До сих пор нельзя считать решенным, почему Пушкин не присутствовал на Сенатской площади. Выехав из Деревни в Петербург, он вдруг возвратился обратно, если бы он доехал до Петербурга, он поспел бы ко времени события и, конечно, появился бы на площади, хотя бы из чувства товарищества, в силу своего храброго и благородного характера. Существуют доказательства, что декабристы сами не привлекали Пушкина к активной роли в движении, отчасти ради сохранения его великого поэтического дара, отчасти из понимания, что Пушкин не годится для их мужественной работы по особенностям своей личности. Это со стороны декабристов. А как думал Пушкин? Считал ли он декабристов — не только по их мировоззрению, но и по их объективному значению, по их связи с исторической судьбой русского народа — вполне подходящими для себя, вполне соответствующими его знанию и чувству исторической жизни России, наконец, отвечающими его, пусть неясной, социальной надежде? Личные отношения с декабристами здесь не в счет. Пушкин знал высокую цену декабристам, но он знал также, что личные качества не всегда служат измерением для исторической стоимости человека.
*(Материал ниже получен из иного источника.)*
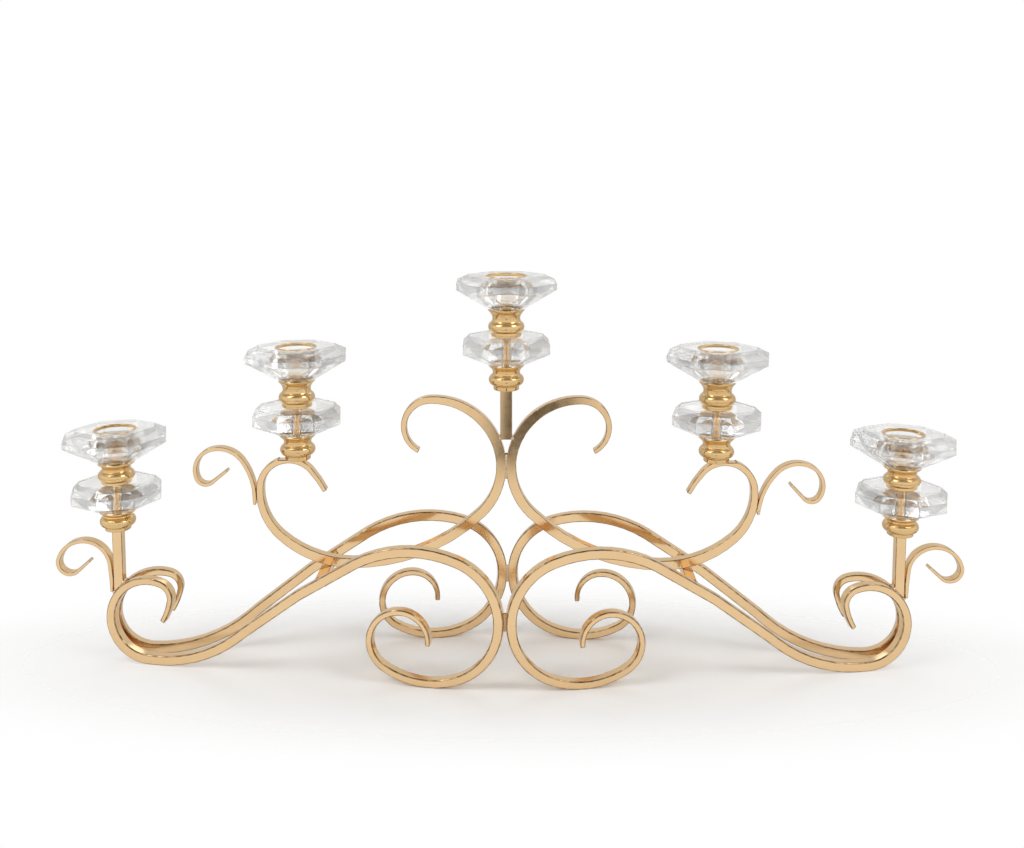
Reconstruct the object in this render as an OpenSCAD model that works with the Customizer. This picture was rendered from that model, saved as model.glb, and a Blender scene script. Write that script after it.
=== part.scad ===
// Five-arm tabletop candelabra: four base scrolls and two upper scrolls of square steel bar carry
// three square posts and five candle holders. Each holder is a stack of turned brass collars and
// eight-sided crystals that turns on a threaded stud.
// +Z is up, the length lies along X, the front faces -Y, and the origin is on the table under the
// middle.

/* [Scroll bars] */
// Thickness of the square bar that the scrolls are bent from
bar = 6.4; // [5.6:0.1:7]
// Thickness of the base scrolls at their drawn-out ends
base_tip = 3.2; // [2:0.1:5]
// Thickness of the upper scrolls at their drawn-out ends
upper_tip = 2.7; // [2:0.1:5]
// Angle by which each base scroll opens away from the middle plane
splay = 8.3; // [6:0.1:10]
// Half the distance between the outermost points of the end loops
end_reach = 265.5; // [262:0.5:270]
// Height at which the two upper scrolls touch
upper_touch_z = 132.5; // [130:0.5:135]

/* [Curls and crossbars] */
// Thickness of the strip that the small curls are rolled from
strip = 2.5; // [2:0.1:3]
// Distance of each crossbar from the middle
cross_x = 118.5; // [116:0.5:120]
// Height of the middle of the crossbars
cross_z = 61.9; // [58:0.1:62]

/* [Posts and studs] */
// Width of the square centre post
centre_post_w = 7.6; // [7:0.1:8]
// Width of the square end posts
end_post_w = 6.4; // [6:0.1:7]
// Height of the top of the centre post
centre_post_top = 183; // [175:1:190]
// Height of the top of the end posts
end_post_top = 88; // [84:1:92]
// Height of the seat of the middle holders, on the crests of the upper scrolls
crest_seat_z = 136.2; // [136:0.1:137]
// Distance of the middle holders from the centre
mid_x = 136.4; // [134:0.2:138]
// Distance of the end holders from the centre
end_x = 256.6; // [254:0.2:258]
// Diameter of the threaded studs
stud_d = 5.6; // [5:0.1:6]

/* [Candle holders] */
// Height of the lower collar of the three middle holders
lower_collar_h = 17.2; // [16:0.1:19]
// Height of the lower collar of the two end holders
end_lower_collar_h = 13.8; // [13:0.1:16]
// Height of the crystal disc
disc_h = 18; // [16:0.5:20]
// Height of the upper collar of the three middle holders
upper_collar_h = 18.3; // [17:0.1:20]
// Height of the upper collar of the two end holders
end_upper_collar_h = 14.6; // [14:0.1:17]
// Height of the crystal cup
cup_h = 21; // [20:0.5:24]
// Width of the crystal cup across its flats
cup_af = 63.6; // [60:0.2:70]
// Width of the crystal disc across its flats
disc_af = 55.5; // [50:0.5:60]
// Diameter of the candle well
well_d = 24; // [22.5:0.5:25]
// Depth of the candle well
well_depth = 12.6; // [11.6:0.1:13.1]
// Turn of each holder about its stud at rest, from left to right
holder_turns = [18, 9, 2, -13, -21]; // [-22.5:0.5:22.5]

/* [Hidden] */
$fn = 96;

GOLD = [0.86, 0.72, 0.53];
BRASS = [0.85, 0.66, 0.36];
CRYSTAL = [0.86, 0.90, 0.92, 0.45];

// Gap that keeps neighbours on different bodies apart, and the gap at a welded touch
free_gap = 0.3;
touch_gap = 0.05;
// Radial clearance of the collars on the studs
run_fit = 0.05;
// Depth to which the loops are worn flat where they stand on the table
foot_flat = 0.15;
// Turn covered by one straight facet of a bend
bend_step = 6;

// Bends are [radius, turn], turns to the left being positive. A radius of 0 is a straight run
// of the second value. The base scroll starts at the bottom of its big loop.
base_rise = [[54, 20], [40.8, 140], [79, 49], [515, 10]];
base_fall = [[89, -39]];
base_end = [[89, -5], [26.6, -194], [10, -83], [43, -20]];
base_hook = [[54, -32], [20, -153], [18, -93]];
base_hook_taper = 180;
base_end_taper = 90;
upper_start = [-bar / 2 - touch_gap, upper_touch_z];
upper_down = [[43.5, -46], [122, -18], [122, -26], [70, -42], [40, -54], [19, -134], [78, -12]];
upper_hook = [[43.5, 26], [44.5, 66], [18, 150]];
upper_hook_taper = 85;
upper_down_taper = 125;
// The inner curl on the right is welded on a little lower, and leans further out
inner_curl_left_pose = [-165.1, 106, 84];
inner_curl_right_pose = [-163.85, 101.7, 92];
inner_curl_bends = [[43, 41], [19, 69], [14.5, 98], [6.4, 107], [0, 13]];
outer_curl_x = end_x + end_post_w / 2 + strip / 2 + free_gap;
outer_curl_pose = [-outer_curl_x, 46.2, 87];
outer_curl_bends = [[100, 11], [17.5, 156], [7.8, 148], [0, 11]];

centre_post_foot = 150.8;
// The foot of an end post is cut on the slant, to lie on the end loops
end_post_foot_in = 52.3;
end_post_foot_out = 46;
// Depth of the studs in the posts, and in the crests of the upper scrolls
stud_hole_depth = 10;
stud_socket = 2;

// Holders: [x, height of the seat] of each, from left to right
SEATS = [
    [-end_x, end_post_top], [-mid_x, crest_seat_z], [0, centre_post_top],
    [mid_x, crest_seat_z], [end_x, end_post_top],
];

// Heights in holder i above its seat
function at_end(i) = i == 0 || i == len(SEATS) - 1;
function disc_z(i) = at_end(i) ? end_lower_collar_h : lower_collar_h;
function upper_collar_z(i) = disc_z(i) + disc_h;
function cup_z(i) = upper_collar_z(i) + (at_end(i) ? end_upper_collar_h : upper_collar_h);
function well_floor_z(i) = cup_z(i) + cup_h - well_depth;
function washer_z(i) = well_floor_z(i) - washer_t;
function stud_top_z(i) = washer_z(i) - stud_set_back;

pocket_r = 5.4;
pocket_depth = 4.2;
stud_r = stud_d / 2;
stud_set_back = 0.5;
crystal_bore_r = stud_r + 0.5;
ring_w = 1.4;
ring_h = 1.6;
ring_proud = 0.3;
edge_break = 0.4;
washer_r = 7.4;
washer_t = 0.9;
washer_hole_r = 2.4;
nut_af = 8;
bead_sweep = 62;
neck_height = 0.45;

// ---------------------------------------------------------------- bent bars

function turn_steps(bend) = bend[0] == 0 ? 1 : ceil(abs(bend[1]) / bend_step);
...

Это можно доказать на отношении Пушкина к Петру и отчасти к Борису Годунову и Пугачеву.
Мы хотим поставить вопрос, не обладал ли Пушкин более точным знанием и ощущением действительности, чем декабристы. И затем — не играл ли он пассивную политическую роль в декабрьском движении по собственному почину, а его друзья лишь отметили этот факт, поняли его и, объяснив его в соответствии со своим высоким отношением к поэту, вполне согласились с таким поведением Пушкина. Иначе следует допустить, что великий поэт, будучи человеком храбрым, несчастным и гениальным, отказался принять участие в улучшении своей и всеобщей судьбы, то есть оказался человеком, мягко говоря, недальновидным и легкомысленным. А мы знаем, что Пушкин применяет легкомыслие лишь в уместных случаях.
Попытаемся подойти к вопросу об отношении Пушкина к самодержавию и декабристам со стороны конкретного произведения. Возьмем «Медный Всадник». А. В. Луначарский писал о «Медном Всаднике»: «… Самодержавие в образе Петра… рисуется как организующее начало… начало глубоко общественное… Великий конфликт двух начал, который чувствовался во всей русской действительности, Пушкин брал для себя, для собственного своего успокоения, как конфликт организующей общественности и индивидуалистического анархизма… Конечно, в известный момент истории просвещенный абсолютизм царей играл отчасти положительную роль. Но она быстро превратилась в чисто отрицательную, задерживающую развитие страны…»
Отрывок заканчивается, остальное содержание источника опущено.